• **REQUIREMENT**:
Return, character for character, the lines from the one bearing "hide_parts(node)" through the end of the material. Omit everything before that line.

• **DATA PROVIDED**:
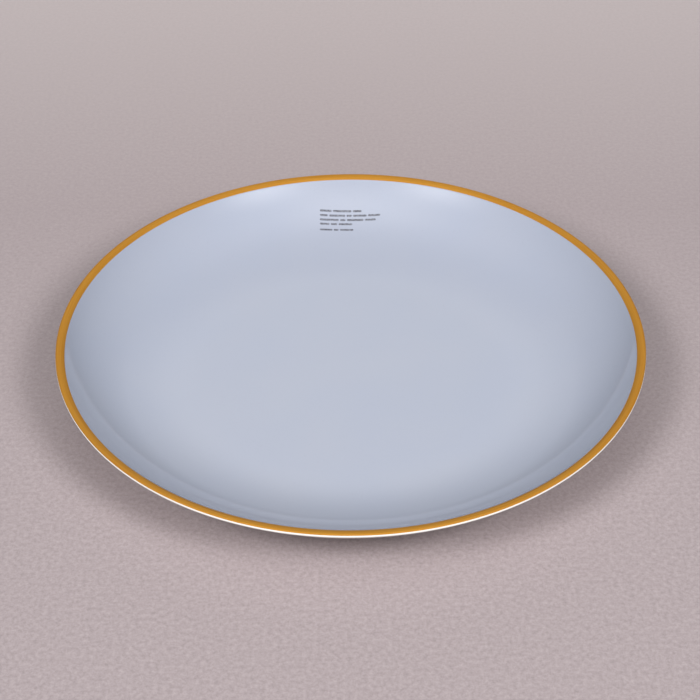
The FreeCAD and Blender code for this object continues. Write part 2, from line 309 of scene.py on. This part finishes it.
def build_print():
    """Every dash is a thin closed bar on the wall, with rounded ends."""
    vertices, faces = [], []
    for row, words in enumerate(PRINTED_LINES):
        gap = PRINT_GAP if row == len(PRINTED_LINES) - 1 else 0
        middle = PRINT_HIGH.y - LINE_HEIGHT / 2 - row * PRINT_PITCH - gap
        left = PRINT_LOW.x
        for word in words:
            add_dash(vertices, faces, left, left + word * MM, middle)
            left += word * MM + WORD_SPACE
    return finished("small_print", vertices, faces)


def add_dash(vertices, faces, left, right, middle):
    radius = LINE_HEIGHT / 2
    step = math.pi / END_STEPS
    right_end = arc((right - radius, middle), radius, -math.pi / 2, math.pi / 2, step)
    left_end = arc((left + radius, middle), radius, math.pi / 2, math.pi * 3 / 2, step)
    outline = right_end + left_end
    first = len(vertices)
    for lift in (-INK / 2, INK):
        for x, y in outline:
            point = unevenness(x, y, wall_height(math.hypot(x, y)))
            vertices.append(point + Vector((0, 0, lift)))
    size = len(outline)
    faces.append([first + i for i in range(size)])
    faces.append([first + size + i for i in range(size)])
    for i in range(size):
        after = (i + 1) % size
        faces.append([first + i, first + after, first + size + after, first + size + i])


# ---------------------------------------------------------------- materials

def new_material(name):
    """A Principled material with its texture coordinates in metres of the row frame."""
    material = bpy.data.materials.new(name)
    material.use_nodes = True
    tree = material.node_tree
    shader = next(node for node in tree.nodes if node.type == "BSDF_PRINCIPLED")
    place = tree.nodes.new("ShaderNodeTexCoord").outputs["Object"]
    return material, tree, shader, place


def noise_at(tree, place, size, detail=3, roughness=0.5):
    """Noise whose features are about size across."""
    node = tree.nodes.new("ShaderNodeTexNoise")
    node.inputs["Scale"].default_value = 1 / size
    node.inputs["Detail"].default_value = detail
    node.inputs["Roughness"].default_value = roughness
    tree.links.new(place, node.inputs["Vector"])
    return node.outputs["Fac"]


def maths(tree, operation, one, two=0.0):
    """The result of a sum on one or two values, each a number or a socket."""
    node = tree.nodes.new("ShaderNodeMath")
    node.operation = operation
    for socket, value in zip(node.inputs, (one, two)):
        if isinstance(value, (int, float)):
            socket.default_value = value
        else:
            tree.links.new(value, socket)
    return node.outputs["Value"]


def spread(tree, value, low, high, to_low, to_high):
    """Value from low to high becomes to_low to to_high, and goes no further."""
    node = tree.nodes.new("ShaderNodeMapRange")
    for name, number in (("From Min", low), ("From Max", high), ("To Min", to_low), ("To Max", to_high)):
        node.inputs[name].default_value = number
    tree.links.new(value, node.inputs["Value"])
    return node.outputs["Result"]


def blend_colours(tree, share, one, two):
    """The colour one where share is 0 and two where it is 1."""
    node = tree.nodes.new("ShaderNodeMix")
    node.data_type = "RGBA"
    tree.links.new(share, node.inputs["Factor"])
    for socket, value in ((node.inputs["A"], one), (node.inputs["B"], two)):
        if isinstance(value, tuple):
            socket.default_value = (*value, 1)
        else:
            tree.links.new(value, socket)
    return node.outputs["Result"]


def bump(tree, shader, height, depth):
    """Relief of that depth in metres, where height goes from 0 to 1."""
    node = tree.nodes.new("ShaderNodeBump")
    node.inputs["Strength"].default_value = 1
    node.inputs["Distance"].default_value = depth
    tree.links.new(height, node.inputs["Height"])
    tree.links.new(node.outputs["Normal"], shader.inputs["Normal"])


def distance_from_axis(tree, place):
    """How far a place is from the plate's axis, and the node that gives its X, Y and Z."""
    parts = tree.nodes.new("ShaderNodeSeparateXYZ")
    tree.links.new(place, parts.inputs["Vector"])
    across = maths(tree, "POWER", parts.outputs["X"], 2)
    along = maths(tree, "POWER", parts.outputs["Y"], 2)
    return maths(tree, "SQRT", maths(tree, "ADD", across, along)), parts


def shade(colour, factor):
    """The colour made darker by a factor."""
    return tuple(channel * factor for channel in colour)


def glaze_material(name, colour, pooled):
    """Glossy glaze: it clouds a little where it pooled, ripples finely and holds a few pinholes."""
    material, tree, shader, place = new_material(name)
    cloud = spread(tree, noise_at(tree, place, 45 * MM), 0.3, 0.7, 0, 1)
    tone = blend_colours(tree, cloud, colour, pooled)
    fleck = spread(tree, noise_at(tree, place, 0.9 * MM, 1), 0.66, 0.74, 0, 0.35)
    tone = blend_colours(tree, fleck, tone, shade(colour, 0.9))
    cells = tree.nodes.new("ShaderNodeTexVoronoi")
    cells.inputs["Scale"].default_value = 1 / (14 * MM)
    tree.links.new(place, cells.inputs["Vector"])
    pinhole = spread(tree, cells.outputs["Distance"], 0.006, 0.012, 1, 0)
    tone = blend_colours(tree, maths(tree, "MULTIPLY", pinhole, 0.5), tone, shade(colour, 0.35))
    tree.links.new(tone, shader.inputs["Base Color"])
    wear = spread(tree, noise_at(tree, place, 18 * MM, 5, 0.65), 0.35, 0.75, 0.075, 0.125)
    tree.links.new(wear, shader.inputs["Roughness"])
    shader.inputs["IOR"].default_value = 1.52
    ripple = noise_at(tree, place, 7 * MM, 2)
    bump(tree, shader, maths(tree, "SUBTRACT", ripple, pinhole), 0.006 * MM)
    return material


def blue_glaze():
    return glaze_material("blue_grey_glaze", (0.368, 0.393, 0.471), (0.357, 0.386, 0.471))


def white_glaze():
    return glaze_material("white_glaze", (0.90, 0.88, 0.84), (0.87, 0.86, 0.82))


def gold_material():
    """Fired gold: banding strokes run round the lip, and its outermost edge is worn through in places."""
    material, tree, shader, place = new_material("fired_gold")
    radius, parts = distance_from_axis(tree, place)
    along, across = 30, 4000  # strokes in a metre, round the lip and across it
    stroke = tree.nodes.new("ShaderNodeCombineXYZ")
    tree.links.new(maths(tree, "MULTIPLY", parts.outputs["X"], along), stroke.inputs["X"])
    tree.links.new(maths(tree, "MULTIPLY", parts.outputs["Y"], along), stroke.inputs["Y"])
    tree.links.new(maths(tree, "MULTIPLY", radius, across), stroke.inputs["Z"])
    streaks = noise_at(tree, stroke.outputs["Vector"], 1, 4, 0.6)
    deep, bright, bared = (0.53, 0.225, 0.026), (0.63, 0.31, 0.046), (0.82, 0.80, 0.76)
    tone = blend_colours(tree, spread(tree, streaks, 0.3, 0.7, 0, 1), deep, bright)
    edge = spread(tree, radius, PLATE_RADIUS - 0.45 * MM, PLATE_RADIUS - 0.15 * MM, 0, 1)
    chips = spread(tree, noise_at(tree, place, 2.2 * MM, 4, 0.7), 0.66, 0.70, 0, 1)
    worn = maths(tree, "MULTIPLY", edge, chips)
    tree.links.new(blend_colours(tree, worn, tone, bared), shader.inputs["Base Color"])
    tree.links.new(spread(tree, worn, 0, 1, 0.45, 0), shader.inputs["Metallic"])
    tree.links.new(spread(tree, streaks, 0.3, 0.7, 0.54, 0.66), shader.inputs["Roughness"])
    shader.inputs["Specular IOR Level"].default_value = 0.2
    bump(tree, shader, streaks, 0.004 * MM)
    return material


def bisque_material():
    """The bare foot: fine-grained, off-white, greyed where it has slid over tables."""
    material, tree, shader, place = new_material("bare_bisque")
    shaded, lit, scuff = (0.74, 0.70, 0.64), (0.84, 0.81, 0.76), (0.42, 0.40, 0.38)
    grain = noise_at(tree, place, 0.35 * MM, 4, 0.6)
    tone = blend_colours(tree, spread(tree, grain, 0.35, 0.65, 0, 1), shaded, lit)
    parts = tree.nodes.new("ShaderNodeSeparateXYZ")
    tree.links.new(place, parts.inputs["Vector"])
    low = spread(tree, parts.outputs["Z"], 0, 0.25 * MM, 1, 0)
    patches = spread(tree, noise_at(tree, place, 9 * MM, 4), 0.4, 0.65, 0.05, 0.6)
    scuffed = maths(tree, "MULTIPLY", low, patches)
    tree.links.new(blend_colours(tree, scuffed, tone, scuff), shader.inputs["Base Color"])
    tree.links.new(spread(tree, scuffed, 0, 0.6, 0.72, 0.5), shader.inputs["Roughness"])
    bump(tree, shader, grain, 0.03 * MM)
    return material


def ink_material():
    """Fired ink, thinner in places."""
    material, tree, shader, place = new_material("fired_ink")
    thin = spread(tree, noise_at(tree, place, 0.7 * MM, 3, 0.6), 0.35, 0.7, 0, 1)
    tone = blend_colours(tree, thin, (0.07, 0.07, 0.085), (0.26, 0.275, 0.32))
    tree.links.new(tone, shader.inputs["Base Color"])
    shader.inputs["Roughness"].default_value = 0.3
    return material


def floor_material():
    """Plain paper, halfway between a pale tone and a dark one. The pale tone is paler towards the back, which
    is painted light on the floor, and the grain, which moves the mix to either side, is strongest in front."""
    material, tree, shader, place = new_material("paper_floor")
    # front is the paper's own colour; back is that colour with painted light, for the paler floor farther back
    front, back, dark = (0.552, 0.474, 0.483), (0.832, 0.744, 0.739), (0.16, 0.13, 0.135)
    parts = tree.nodes.new("ShaderNodeSeparateXYZ")
    tree.links.new(place, parts.inputs["Vector"])
    # painted light: the paper's pale tone grows paler towards the back
    painted_light_towards_back = spread(tree, parts.outputs["Y"], 0.15, 0.42, 0, 1)
    paper_with_painted_light = blend_colours(tree, painted_light_towards_back, front, back)
    grain = spread(tree, noise_at(tree, place, 2 * MM, 4, 0.8), 0.3, 0.7, -1, 1)
    strength = spread(tree, parts.outputs["Y"], -0.1, 0.3, 0.18, 0.04)
    darkness = maths(tree, "ADD", maths(tree, "MULTIPLY", grain, strength), 0.5)
    tree.links.new(blend_colours(tree, darkness, paper_with_painted_light, dark), shader.inputs["Base Color"])
    shader.inputs["Roughness"].default_value = 0.85
    bump(tree, shader, darkness, 0.1 * MM)
    return material


# ---------------------------------------------------------------- stage

FLOOR_HALF = 3

CAMERA_DISTANCE = 0.850
CAMERA_ELEVATION = math.radians(37.32)
CAMERA_LENS = 95.14  # millimetres, as the sensor's width is
CAMERA_SENSOR = 36
CAMERA_DIP = math.radians(0.564)
CAMERA_YAW = math.radians(0.03)
CAMERA_ROLL = math.radians(-0.3)

KEY_ELEVATION = 42
KEY_SIZE = 0.8
KEY_RADIANCE = 20
KEYS = (("key_left", -40), ("key_right", 40))  # name and azimuth
LAMP_DISTANCE = 2.6
STUDIO_RADIANCE = 0.02
GLOWS = (
    # azimuth and elevation in degrees, tightness, radiance
    (180, 36, 40, 1.05),
    (180, 12, 10, 0.1),
    (0, 74, 14, 1.7),
    (-40, 44, 40, 3.5),
    (40, 44, 40, 3.5),
)


def add_camera():
    data = bpy.data.cameras.new("camera")
    data.sensor_width = CAMERA_SENSOR
    data.lens = CAMERA_LENS
    camera = bpy.data.objects.new("camera", data)
    bpy.context.scene.collection.objects.link(camera)
    aim = Vector((0, 0, PLATE_TOP))
    back = Vector((0, -math.cos(CAMERA_ELEVATION), math.sin(CAMERA_ELEVATION)))
    camera.location = aim + back * CAMERA_DISTANCE
    tilt = math.pi / 2 - CAMERA_ELEVATION - CAMERA_DIP
    turn = Euler((tilt, 0, CAMERA_YAW)).to_matrix() @ Euler((0, 0, CAMERA_ROLL)).to_matrix()
    camera.rotation_euler = turn.to_euler()
    bpy.context.scene.camera = camera


def from_origin(azimuth, elevation, distance):
    """A place in the studio. Azimuth 0 is the camera's side of the plate, and positive is to its right."""
    turn, lift = math.radians(azimuth), math.radians(elevation)
    level = distance * math.cos(lift)
    return Vector((level * math.sin(turn), -level * math.cos(turn), distance * math.sin(lift)))


def add_softbox(name, azimuth, elevation, size, radiance):
    """A square area light that faces the plate. The plate doesn't mirror its hard edges: a glow in the same
    direction stands in for them."""
    data = bpy.data.lights.new(name, "AREA")
    data.shape = "SQUARE"
    data.size = size
    data.energy = radiance * math.pi * size**2
    lamp = bpy.data.objects.new(name, data)
    lamp.visible_glossy = False
    bpy.context.scene.collection.objects.link(lamp)
    lamp.location = from_origin(azimuth, elevation, LAMP_DISTANCE)
    lamp.rotation_euler = lamp.location.to_track_quat("Z", "Y").to_euler()


def add_floor():
    half = FLOOR_HALF
    corners = [(-half, -half, 0), (half, -half, 0), (half, half, 0), (-half, half, 0)]
    mesh = bpy.data.meshes.new("floor")
    mesh.from_pydata(corners, [], [[0, 1, 2, 3]])
    floor = bpy.data.objects.new("floor", mesh)
    bpy.context.scene.collection.objects.link(floor)
    floor.data.materials.append(floor_material())


def add_world():
    """A dim studio with soft glows: two beyond the plate, which its well reflects, one overhead and one at
    each softbox."""
    world = bpy.data.worlds.new("studio")
    bpy.context.scene.world = world
    world.use_nodes = True
    tree = world.node_tree
    background = tree.nodes["Background"]
    background.inputs["Color"].default_value = (1, 1, 1, 1)
    direction = tree.nodes.new("ShaderNodeTexCoord").outputs["Generated"]
    light = STUDIO_RADIANCE
    for azimuth, elevation, tightness, radiance in GLOWS:
        closeness = tree.nodes.new("ShaderNodeVectorMath")
        closeness.operation = "DOT_PRODUCT"
        tree.links.new(direction, closeness.inputs[0])
        closeness.inputs[1].default_value = from_origin(azimuth, elevation, 1)
        falloff = maths(tree, "MULTIPLY", maths(tree, "SUBTRACT", closeness.outputs["Value"], 1), tightness)
        glow = maths(tree, "MULTIPLY", maths(tree, "EXPONENT", falloff), radiance)
        light = maths(tree, "ADD", glow, light)
    tree.links.new(light, background.inputs["Strength"])


PIECES = (
    (build_body, "porcelain_body", "bare_porcelain", bisque_material),
    (build_face_glaze, "face_glaze", "coloured_glaze", blue_glaze),
    (build_underside_glaze, "underside_glaze", "white_glaze", white_glaze),
    (build_recess_glaze, "recess_glaze", "white_glaze", white_glaze),
    (build_gold, "gold_band", "gold", gold_material),
    (build_print, "care_print", "ink", ink_material),
)


def main():
    for build, node, slot, make_material in PIECES:
        piece = build()
        piece.data.materials.append(make_material())
        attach(piece, "root")
        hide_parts(node)
    add_floor()
    add_world()
    for name, azimuth in KEYS:
        add_softbox(name, azimuth, KEY_ELEVATION, KEY_SIZE, KEY_RADIANCE)
    add_camera()
    bpy.context.scene.view_settings.view_transform = "Standard"


main()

• **ANSWER TO THE TASK**:
        hide_parts(node)
    add_floor()
    add_world()
    for name, azimuth in KEYS:
        add_softbox(name, azimuth, KEY_ELEVATION, KEY_SIZE, KEY_RADIANCE)
    add_camera()
    bpy.context.scene.view_settings.view_transform = "Standard"


main()